Berikut pergerakan IHSG dan bursa Asia-Pasifik pada perdagangan Senin kemarin.
Sedangkan untuk mata uang rupiah pada perdagangan kemarin juga ditutup melemah terhadap dolar AS.
Berdasarkan data Refinitiv, rupiah mengakhiri perdagangan kemarin di Rp 14.990/US$, melemah 0,4% di pasar spot. Rupiah pun hampir menyentuh Rp 15.000-an kemarin.
Rupiah tidak sendirian, mayoritas mata uang Asia juga gagal melawan The Greenback kemarin.

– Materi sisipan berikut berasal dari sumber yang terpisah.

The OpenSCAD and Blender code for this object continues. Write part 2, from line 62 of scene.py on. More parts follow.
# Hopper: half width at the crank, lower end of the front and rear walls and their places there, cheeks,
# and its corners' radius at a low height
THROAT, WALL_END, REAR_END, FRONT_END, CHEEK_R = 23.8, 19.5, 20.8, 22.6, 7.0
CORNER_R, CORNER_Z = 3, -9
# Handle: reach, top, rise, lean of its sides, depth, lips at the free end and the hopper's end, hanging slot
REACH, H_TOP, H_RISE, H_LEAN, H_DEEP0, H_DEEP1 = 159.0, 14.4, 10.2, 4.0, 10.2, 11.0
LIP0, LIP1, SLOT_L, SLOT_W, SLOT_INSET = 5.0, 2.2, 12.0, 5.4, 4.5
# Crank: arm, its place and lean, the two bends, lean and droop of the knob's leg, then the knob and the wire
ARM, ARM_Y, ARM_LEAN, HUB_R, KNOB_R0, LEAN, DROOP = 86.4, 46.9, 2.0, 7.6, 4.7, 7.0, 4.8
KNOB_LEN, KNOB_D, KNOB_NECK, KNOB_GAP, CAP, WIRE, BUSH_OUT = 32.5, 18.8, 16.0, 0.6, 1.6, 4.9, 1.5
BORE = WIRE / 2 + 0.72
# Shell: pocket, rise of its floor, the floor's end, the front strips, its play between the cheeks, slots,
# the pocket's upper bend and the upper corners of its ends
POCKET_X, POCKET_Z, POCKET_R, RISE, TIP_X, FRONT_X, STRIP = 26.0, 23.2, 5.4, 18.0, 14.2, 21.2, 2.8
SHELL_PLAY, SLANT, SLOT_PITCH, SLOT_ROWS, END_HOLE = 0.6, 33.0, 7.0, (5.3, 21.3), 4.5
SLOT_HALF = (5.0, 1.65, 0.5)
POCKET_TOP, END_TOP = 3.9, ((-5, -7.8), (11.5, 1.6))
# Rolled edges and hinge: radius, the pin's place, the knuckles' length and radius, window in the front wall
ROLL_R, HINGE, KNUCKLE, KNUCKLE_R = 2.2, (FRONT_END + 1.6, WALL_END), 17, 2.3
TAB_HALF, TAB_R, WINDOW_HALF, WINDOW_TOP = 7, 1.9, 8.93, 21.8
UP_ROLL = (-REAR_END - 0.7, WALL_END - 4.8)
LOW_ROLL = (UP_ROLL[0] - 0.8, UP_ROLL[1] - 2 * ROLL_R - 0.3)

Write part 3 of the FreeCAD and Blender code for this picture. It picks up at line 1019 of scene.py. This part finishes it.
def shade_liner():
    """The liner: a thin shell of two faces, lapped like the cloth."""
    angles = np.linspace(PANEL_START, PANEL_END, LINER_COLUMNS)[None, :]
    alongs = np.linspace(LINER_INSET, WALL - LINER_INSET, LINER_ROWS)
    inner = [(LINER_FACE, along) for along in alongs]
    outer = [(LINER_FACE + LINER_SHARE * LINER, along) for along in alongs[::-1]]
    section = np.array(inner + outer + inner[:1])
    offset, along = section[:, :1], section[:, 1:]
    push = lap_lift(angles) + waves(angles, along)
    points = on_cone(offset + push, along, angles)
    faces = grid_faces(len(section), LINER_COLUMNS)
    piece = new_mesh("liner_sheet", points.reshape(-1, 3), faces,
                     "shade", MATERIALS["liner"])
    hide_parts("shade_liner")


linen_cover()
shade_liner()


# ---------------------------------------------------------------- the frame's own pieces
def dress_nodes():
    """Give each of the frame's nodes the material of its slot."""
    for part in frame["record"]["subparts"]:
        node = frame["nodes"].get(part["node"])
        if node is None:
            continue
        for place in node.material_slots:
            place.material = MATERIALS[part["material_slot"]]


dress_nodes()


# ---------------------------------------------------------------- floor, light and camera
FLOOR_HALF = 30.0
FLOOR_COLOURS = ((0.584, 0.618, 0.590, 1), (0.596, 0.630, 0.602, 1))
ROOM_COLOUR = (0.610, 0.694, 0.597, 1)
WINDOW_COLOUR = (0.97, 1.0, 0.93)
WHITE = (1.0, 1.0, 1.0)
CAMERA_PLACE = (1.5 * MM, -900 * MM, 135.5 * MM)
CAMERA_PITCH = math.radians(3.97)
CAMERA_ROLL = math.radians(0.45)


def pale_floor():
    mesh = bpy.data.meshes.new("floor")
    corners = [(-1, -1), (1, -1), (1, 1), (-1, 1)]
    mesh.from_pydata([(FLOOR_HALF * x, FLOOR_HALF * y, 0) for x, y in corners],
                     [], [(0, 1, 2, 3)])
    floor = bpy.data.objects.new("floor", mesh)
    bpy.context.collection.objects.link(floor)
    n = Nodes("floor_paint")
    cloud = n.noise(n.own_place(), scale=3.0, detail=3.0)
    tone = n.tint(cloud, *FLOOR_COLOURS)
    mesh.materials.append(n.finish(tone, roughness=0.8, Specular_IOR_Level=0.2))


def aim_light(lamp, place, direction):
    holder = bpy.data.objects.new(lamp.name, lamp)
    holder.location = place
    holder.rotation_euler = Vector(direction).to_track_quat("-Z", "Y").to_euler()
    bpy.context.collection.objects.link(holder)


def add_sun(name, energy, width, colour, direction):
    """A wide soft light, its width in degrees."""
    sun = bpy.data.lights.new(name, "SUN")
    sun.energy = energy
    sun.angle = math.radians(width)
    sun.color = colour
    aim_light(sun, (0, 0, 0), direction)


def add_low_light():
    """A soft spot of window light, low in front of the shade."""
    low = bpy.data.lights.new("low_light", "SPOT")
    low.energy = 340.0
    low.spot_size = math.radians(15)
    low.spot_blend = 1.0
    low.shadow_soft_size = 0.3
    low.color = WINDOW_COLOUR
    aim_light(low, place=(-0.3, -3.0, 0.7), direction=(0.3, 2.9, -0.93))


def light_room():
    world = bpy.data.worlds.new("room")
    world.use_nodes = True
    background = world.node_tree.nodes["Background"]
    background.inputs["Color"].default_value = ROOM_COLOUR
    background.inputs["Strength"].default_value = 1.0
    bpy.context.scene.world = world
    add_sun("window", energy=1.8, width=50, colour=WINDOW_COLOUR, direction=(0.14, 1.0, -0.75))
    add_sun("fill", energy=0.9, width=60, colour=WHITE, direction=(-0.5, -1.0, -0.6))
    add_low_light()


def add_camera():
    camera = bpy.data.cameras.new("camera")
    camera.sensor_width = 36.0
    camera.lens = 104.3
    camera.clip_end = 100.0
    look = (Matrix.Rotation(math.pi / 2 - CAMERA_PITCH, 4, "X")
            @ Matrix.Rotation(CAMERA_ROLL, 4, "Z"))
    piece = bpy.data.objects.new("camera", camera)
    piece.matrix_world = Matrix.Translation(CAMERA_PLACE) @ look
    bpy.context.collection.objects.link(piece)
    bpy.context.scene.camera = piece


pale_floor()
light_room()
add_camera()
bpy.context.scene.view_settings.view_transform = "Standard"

Hanya dolar Hong Kong dan rupee India yang berhasil melawan The Greenback, itupun hanya tipis-tipis saja.
Sementara di pasar surat berharga negara (SBN), pada perdagangan kemarin harganya melemah, menandakan bahwa imbal hasil (yield) mengalami kenaikan dan tandanya dilepas oleh investor.
Melansir data dari Refinitiv, yield SBN tenor 10 tahun yang merupakan SBN acuan negara terpantau naik 0,4 basis poin (bp) menjadi 6,31%.
Yield yang naik menandai harga SBN yang melandai karena investor melepas SBN, terutama investor asing.
Yield berlawanan arah dari harga, sehingga naiknya yield menunjukkan harga obligasi yang sedang melemah, demikian juga sebaliknya. Satuan penghitungan basis poin setara dengan 1/100 dari 1%.
Amerika Serikat dan China, dua raksasa ekonomi dunia membuat rupiah tertekan. Bank sentral AS (Federal Reserve/The Fed) yang berencana menaikkan suku bunga lagi di sisa tahun ini membuat dolar perkasa dan rupiah pun tertekan. Rencana The Fed ini pun juga membuat IHSG kembali lesu.
Pada Kamis pekan lalu, tepatnya dini hari waktu Indonesia, memang The Fed mempertahankan suku bunga acuannya di 5% - 5,25%. Tetapi The Fed tetap memberikan sinyal akan ada kenaikan lagi di sisa tahun ini.
Dalam pengumuman kebijakan moneter tersebut, The Fed juga merilis dot plot yang menunjukkan suku bunga bisa dinaikkan lagi di sisa tahun ini.
Dot plot tersebut menunjukkan suku bunga bisa berada 5,6% atau di rentang 5,5% - 5,75%. Artinya, masih ada kemungkinan kenaikan dua kali lagi masing-masing sebesar 25 bp.
Tidak hanya dinaikkan, suku bunga tinggi akan dipertahankan dalam waktu yang lama. Hal itu diungkapkan oleh ketua The Fed, Jerome Powell.
"Pemangkasan suku bunga akan tepat dilakukan saat inflasi turun secara signifikan. Dan sekali lagi, kita berbicara beberapa tahun ke depan," kata Powell.
Sebaliknya, bank sentral China (People's Bank of China/PBoC) justru memangkas dua suku bunga acuannya pada pekan lalu dan diperkirakan akan melakukan lagi hari ini.
Pemangkasan suku bunga bisa memacu perekonomian, dan tentunya berdampak positif ke Indonesia. Sayangnya kali ini tidak demikian, sebab pelaku pasar masih mengira-ngira seberapa parah perekonomian Negeri Tiongkok akan melambat.
Banyak bank investasi ternama kini memangkas proyeksi pertumbuhan ekonomi China. Terbaru ada Goldman Sachs yang memangkas cukup tajam, dari 6% menjadi 5,4% untuk 2023.
Hal ini membuat pelaku pasar was-was jika kebijakan yang diambil belum mampu memacu perekonomian, China bisa melambat lebih dalam lagi.